Un test de QI sera à nouveau réalisé pour l’ensemble des enfants après trois mois. Imaginons que les résultats de l’étude démontrent que les enfants qui ont participé à la méthode « StepToStep » ont en moyenne mieux progressé que les autres au niveau du QI :
 

 
Toutefois, les résultats individuels des dix enfants ayant participé à la méthode StepToStep mettent en évidence une grande hétérogénéité des résultats :
 

 
            Si Chloé, Luc, Célia et Philippe ont nettement progressé avec la méthode « StepToStep », les résultats de Manon et Martine sont plus mitigés, tandis que Jean, Lea, Lucie et Marc ont des scores plus bas après l’intervention qu’avant.
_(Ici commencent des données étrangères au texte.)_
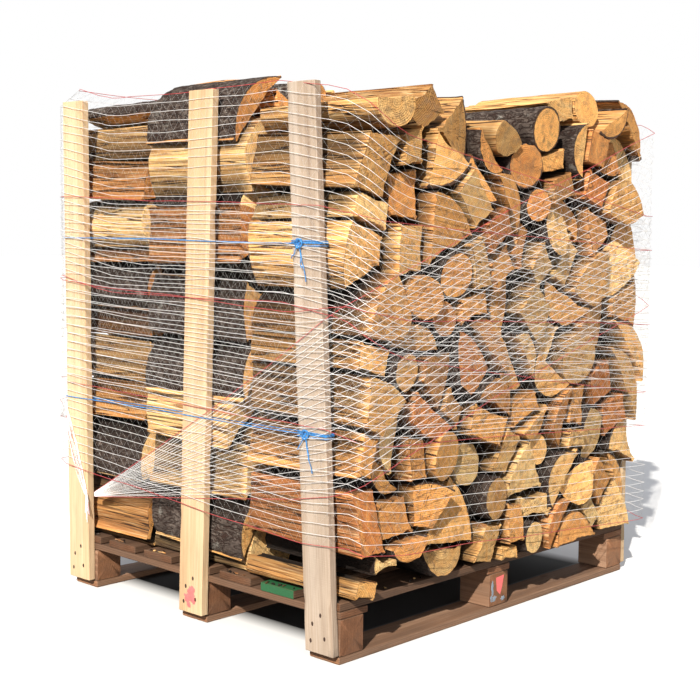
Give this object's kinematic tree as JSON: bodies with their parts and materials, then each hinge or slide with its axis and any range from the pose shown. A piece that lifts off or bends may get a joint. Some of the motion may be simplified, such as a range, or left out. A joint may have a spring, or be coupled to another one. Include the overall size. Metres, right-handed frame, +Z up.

Les auteurs pourraient conclure que la méthode « StepToStep » est une méthode efficace pour développer l’intelligence des enfants autistes (5 points de gain de QI en moyenne après trois mois), tout en reconnaissant une très forte variabilité des résultats (écart-type de 7).
            Du point de vue des scientifiques, la grande variabilité des résultats est un problème important, car cela amoindrit la portée de l’efficacité de la méthode d’intervention évaluée. Ils cherchent donc des façons d’obtenir des résultats plus homogènes. Une façon de faire est par exemple de constituer des sous-groupes[2] et de chercher si la méthode d’intervention a de meilleurs résultats pour tels et tels sous-groupes.
            Dans notre exemple fictif, imaginons que trois sous-groupes soient créés en fonction des progrès réalisés (pas de progrès ; progrès mitigé ; progrès important) et que des tests génétiques soient réalisés, afin de voir si les différences au niveau des progrès réalisés avec la méthode « StepToStep » sont corrélées avec telle ou telle caractéristique génétique[3]. Si les résultats s’avèrent significatifs, cela permettrait de conclure que tel pourcentage des enfants qui ont telle caractéristique génétique est susceptible de faire des progrès avec la méthode « StepToStep », contrairement aux enfants qui ne présenteraient pas cette caractéristique génétique.
            Néanmoins, cette façon d’envisager la diversité au sein de l’autisme rencontre des limites importantes : d’une part, certains chercheurs ont récemment pu mettre en évidence qu’il n’y a pas plus de liens génétiques entre des personnes issues d’un même sous-groupe qu’entre deux personnes de sous-groupes différents. D’autre part, découper le spectre de l’autisme en sous-groupes peut avoir des effets ségrégatifs importants.
 
 

[1] Voici la référence de l’étude scientifique qui a inspiré la construction de notre exemple fictif : Dawson, G., Rogers, S., Munson, J., Smith, M., Winter, J., Greenson, J., Varley, J. (2010). Randomized, controlled trial of an intervention for toddlers with autism: The early start denver model. Pediatrics, 125(1), e17-23.
[2] Par exemple, tel sous-groupe est constitué des personnes avec TSA qui ont en commun tel niveau de gravité des symptômes, tel niveau de retard mental, tel type de retard de langage, tel trouble associé à l’autisme, etc.
[3] Par exemple, les deux groupes de chercheurs suivants s’inscrivent dans cette perspective de la constitution de sous-groupes dans l’espoir de trouver des stratégies thérapeutiques plus spécifiques : (1) Georgiades, S., Szatmari, P., & Boyle, M. (2013). Importance of studying heterogeneity in autism. Neuropsychiatry, 3(2), 123-125 ; (2) Jeste, S. S., & Geschwind, D. H. (2014). Disentangling the heterogeneity of autism spectrum disorder through genetic findings. Nature Reviews. Neurology, 10(2), 74-81.